Collected data:
....................

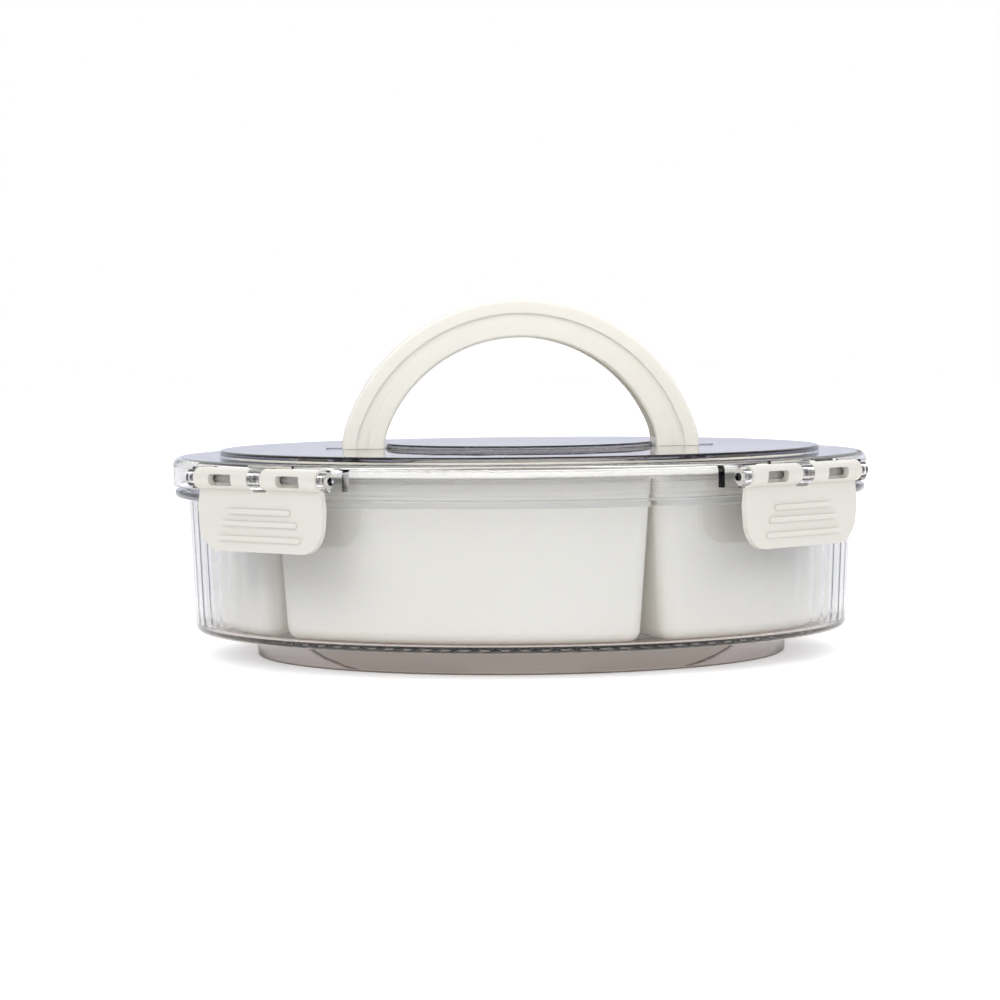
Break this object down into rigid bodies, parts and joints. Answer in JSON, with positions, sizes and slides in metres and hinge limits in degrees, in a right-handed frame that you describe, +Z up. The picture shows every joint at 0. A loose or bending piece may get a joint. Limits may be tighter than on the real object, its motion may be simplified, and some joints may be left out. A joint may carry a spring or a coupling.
{
  "type": "chip and dip server",
  "caption": "Round lidded chip and dip server: clear bowl, fan-shaped trays round a dip bowl, clear stepped lid with an arch handle and locking clips.",
  "frame": {"origin": "centre of the foot ring's underside, on the table", "axes": "+Z up, front is -Y, the handle's arch lies in the XZ plane"},
  "size_m": [0.272, 0.272, 0.1381],
  "materials": {
    "clear_bowl": "clear moulded plastic, glossy",
    "clear_lid": "clear moulded plastic, glossy",
    "clear_pin": "clear rod, glossy",
    "seal": "translucent silicone, soft satin",
    "tray_white": "white moulded plastic, satin gloss",
    "ivory_handle": "ivory moulded plastic, satin",
    "ivory_clip": "ivory moulded plastic, satin"
  },
  "bodies": {
    "base": {"base_bowl": "clear_bowl"},
    "cover": {"lid": "clear_lid", "lid_seal": "seal", "handle": "ivory_handle", "pin_front_right": "clear_pin", "pin_back_right": "clear_pin", "pin_back_left": "clear_pin", "pin_front_left": "clear_pin"},
    "dip": {"dip_bowl": "tray_white"},
    "tray_body_1": {"tray_1": "tray_white"},
    "tray_body_2": {"tray_2": "tray_white"},
    "tray_body_3": {"tray_3": "tray_white"},
    "tray_body_4": {"tray_4": "tray_white"},
    "tray_body_5": {"tray_5": "tray_white"},
    "clip_body_front_right": {"clip_front_right": "ivory_clip"},
    "clip_body_back_right": {"clip_back_right": "ivory_clip"},
    "clip_body_back_left": {"clip_back_left": "ivory_clip"},
    "clip_body_front_left": {"clip_front_left": "ivory_clip"}
  },
  "joints": [
    {"name": "lid_lift", "type": "slide", "parent": "base", "child": "cover", "axis": [0, 0, 1], "range_m": [0, 0.15]},
    {"name": "tray_1_lift", "type": "slide", "parent": "base", "child": "tray_body_1", "axis": [0, 0, 1], "range_m": [0, 0.075]},
    {"name": "tray_2_lift", "type": "slide", "parent": "base", "child": "tray_body_2", "axis": [0, 0, 1], "range_m": [0, 0.075]},
    {"name": "tray_3_lift", "type": "slide", "parent": "base", "child": "tray_body_3", "axis": [0, 0, 1], "range_m": [0, 0.075]},
    {"name": "tray_4_lift", "type": "slide", "parent": "base", "child": "tray_body_4", "axis": [0, 0, 1], "range_m": [0, 0.075]},
    {"name": "tray_5_lift", "type": "slide", "parent": "base", "child": "tray_body_5", "axis": [0, 0, 1], "range_m": [0, 0.075]},
    {"name": "dip_bowl_lift", "type": "slide", "parent": "base", "child": "dip", "axis": [0, 0, 1], "range_m": [0, 0.075]},
    {"name": "clip_front_right_hinge", "type": "hinge", "parent": "cover", "child": "clip_body_front_right", "pos_m": [0.09914, -0.09914, 0.0727], "axis": [-0.7071, -0.7071, 0], "range_deg": [0, 130]},
    {"name": "clip_back_right_hinge", "type": "hinge", "parent": "cover", "child": "clip_body_back_right", "pos_m": [0.09914, 0.09914, 0.0727], "axis": [0.7071, -0.7071, 0], "range_deg": [0, 130]},
    {"name": "clip_back_left_hinge", "type": "hinge", "parent": "cover", "child": "clip_body_back_left", "pos_m": [-0.09914, 0.09914, 0.0727], "axis": [0.7071, 0.7071, 0], "range_deg": [0, 130]},
    {"name": "clip_front_left_hinge", "type": "hinge", "parent": "cover", "child": "clip_body_front_left", "pos_m": [-0.09914, -0.09914, 0.0727], "axis": [-0.7071, 0.7071, 0], "range_deg": [0, 130]}
  ],
  "couplings": [
    {"joint": "tray_1_lift", "follows": "lid_lift", "ratio": 0.5},
    {"joint": "tray_2_lift", "follows": "lid_lift", "ratio": 0.5},
    {"joint": "tray_3_lift", "follows": "lid_lift", "ratio": 0.5},
    {"joint": "tray_4_lift", "follows": "lid_lift", "ratio": 0.5},
    {"joint": "tray_5_lift", "follows": "lid_lift", "ratio": 0.5},
    {"joint": "dip_bowl_lift", "follows": "lid_lift", "ratio": 0.5}
  ]
}
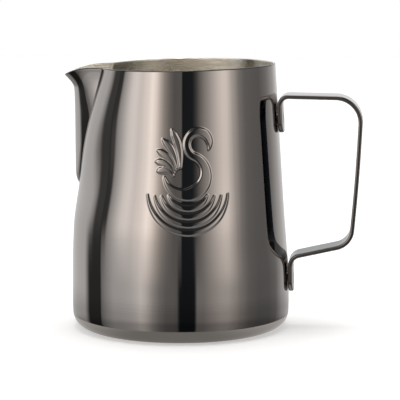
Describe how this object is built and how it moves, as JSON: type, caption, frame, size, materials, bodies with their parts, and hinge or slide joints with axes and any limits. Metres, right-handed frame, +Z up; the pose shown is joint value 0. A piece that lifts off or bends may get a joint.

....................

*EXERCISE DESCRIPTION:* Write out the listing once more, matching it exactly.

*RESULT FOR THIS TASK:*
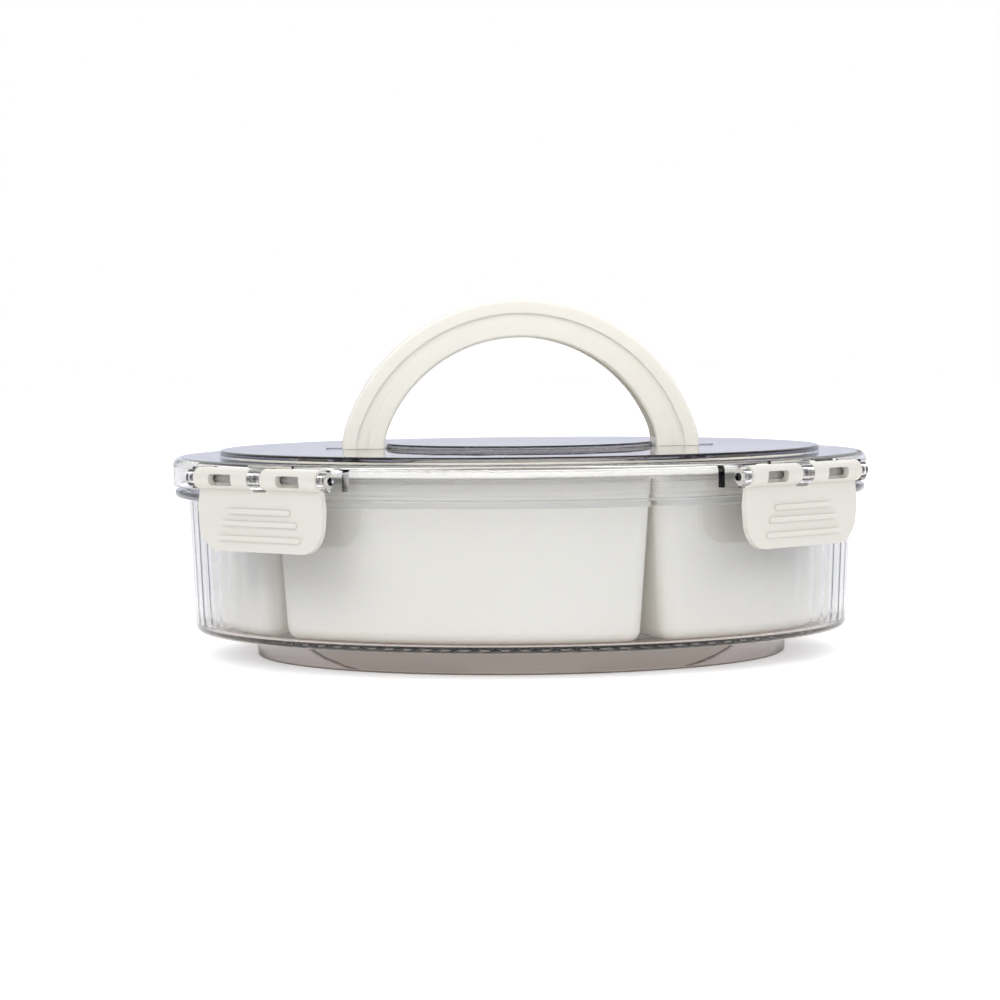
Break this object down into rigid bodies, parts and joints. Answer in JSON, with positions, sizes and slides in metres and hinge limits in degrees, in a right-handed frame that you describe, +Z up. The picture shows every joint at 0. A loose or bending piece may get a joint. Limits may be tighter than on the real object, its motion may be simplified, and some joints may be left out. A joint may carry a spring or a coupling.
{
  "type": "chip and dip server",
  "caption": "Round lidded chip and dip server: clear bowl, fan-shaped trays round a dip bowl, clear stepped lid with an arch handle and locking clips.",
  "frame": {"origin": "centre of the foot ring's underside, on the table", "axes": "+Z up, front is -Y, the handle's arch lies in the XZ plane"},
  "size_m": [0.272, 0.272, 0.1381],
  "materials": {
    "clear_bowl": "clear moulded plastic, glossy",
    "clear_lid": "clear moulded plastic, glossy",
    "clear_pin": "clear rod, glossy",
    "seal": "translucent silicone, soft satin",
    "tray_white": "white moulded plastic, satin gloss",
    "ivory_handle": "ivory moulded plastic, satin",
    "ivory_clip": "ivory moulded plastic, satin"
  },
  "bodies": {
    "base": {"base_bowl": "clear_bowl"},
    "cover": {"lid": "clear_lid", "lid_seal": "seal", "handle": "ivory_handle", "pin_front_right": "clear_pin", "pin_back_right": "clear_pin", "pin_back_left": "clear_pin", "pin_front_left": "clear_pin"},
    "dip": {"dip_bowl": "tray_white"},
    "tray_body_1": {"tray_1": "tray_white"},
    "tray_body_2": {"tray_2": "tray_white"},
    "tray_body_3": {"tray_3": "tray_white"},
    "tray_body_4": {"tray_4": "tray_white"},
    "tray_body_5": {"tray_5": "tray_white"},
    "clip_body_front_right": {"clip_front_right": "ivory_clip"},
    "clip_body_back_right": {"clip_back_right": "ivory_clip"},
    "clip_body_back_left": {"clip_back_left": "ivory_clip"},
    "clip_body_front_left": {"clip_front_left": "ivory_clip"}
  },
  "joints": [
    {"name": "lid_lift", "type": "slide", "parent": "base", "child": "cover", "axis": [0, 0, 1], "range_m": [0, 0.15]},
    {"name": "tray_1_lift", "type": "slide", "parent": "base", "child": "tray_body_1", "axis": [0, 0, 1], "range_m": [0, 0.075]},
    {"name": "tray_2_lift", "type": "slide", "parent": "base", "child": "tray_body_2", "axis": [0, 0, 1], "range_m": [0, 0.075]},
    {"name": "tray_3_lift", "type": "slide", "parent": "base", "child": "tray_body_3", "axis": [0, 0, 1], "range_m": [0, 0.075]},
    {"name": "tray_4_lift", "type": "slide", "parent": "base", "child": "tray_body_4", "axis": [0, 0, 1], "range_m": [0, 0.075]},
    {"name": "tray_5_lift", "type": "slide", "parent": "base", "child": "tray_body_5", "axis": [0, 0, 1], "range_m": [0, 0.075]},
    {"name": "dip_bowl_lift", "type": "slide", "parent": "base", "child": "dip", "axis": [0, 0, 1], "range_m": [0, 0.075]},
    {"name": "clip_front_right_hinge", "type": "hinge", "parent": "cover", "child": "clip_body_front_right", "pos_m": [0.09914, -0.09914, 0.0727], "axis": [-0.7071, -0.7071, 0], "range_deg": [0, 130]},
    {"name": "clip_back_right_hinge", "type": "hinge", "parent": "cover", "child": "clip_body_back_right", "pos_m": [0.09914, 0.09914, 0.0727], "axis": [0.7071, -0.7071, 0], "range_deg": [0, 130]},
    {"name": "clip_back_left_hinge", "type": "hinge", "parent": "cover", "child": "clip_body_back_left", "pos_m": [-0.09914, 0.09914, 0.0727], "axis": [0.7071, 0.7071, 0], "range_deg": [0, 130]},
    {"name": "clip_front_left_hinge", "type": "hinge", "parent": "cover", "child": "clip_body_front_left", "pos_m": [-0.09914, -0.09914, 0.0727], "axis": [-0.7071, 0.7071, 0], "range_deg": [0, 130]}
  ],
  "couplings": [
    {"joint": "tray_1_lift", "follows": "lid_lift", "ratio": 0.5},
    {"joint": "tray_2_lift", "follows": "lid_lift", "ratio": 0.5},
    {"joint": "tray_3_lift", "follows": "lid_lift", "ratio": 0.5},
    {"joint": "tray_4_lift", "follows": "lid_lift", "ratio": 0.5},
    {"joint": "tray_5_lift", "follows": "lid_lift", "ratio": 0.5},
    {"joint": "dip_bowl_lift", "follows": "lid_lift", "ratio": 0.5}
  ]
}
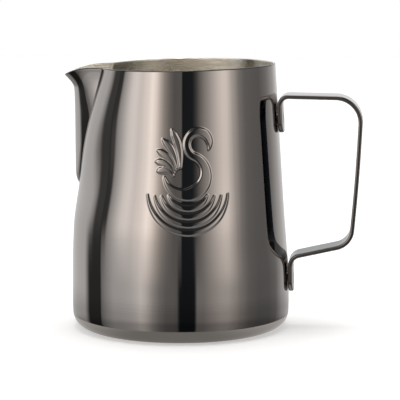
Describe how this object is built and how it moves, as JSON: type, caption, frame, size, materials, bodies with their parts, and hinge or slide joints with axes and any limits. Metres, right-handed frame, +Z up; the pose shown is joint value 0. A piece that lifts off or bends may get a joint.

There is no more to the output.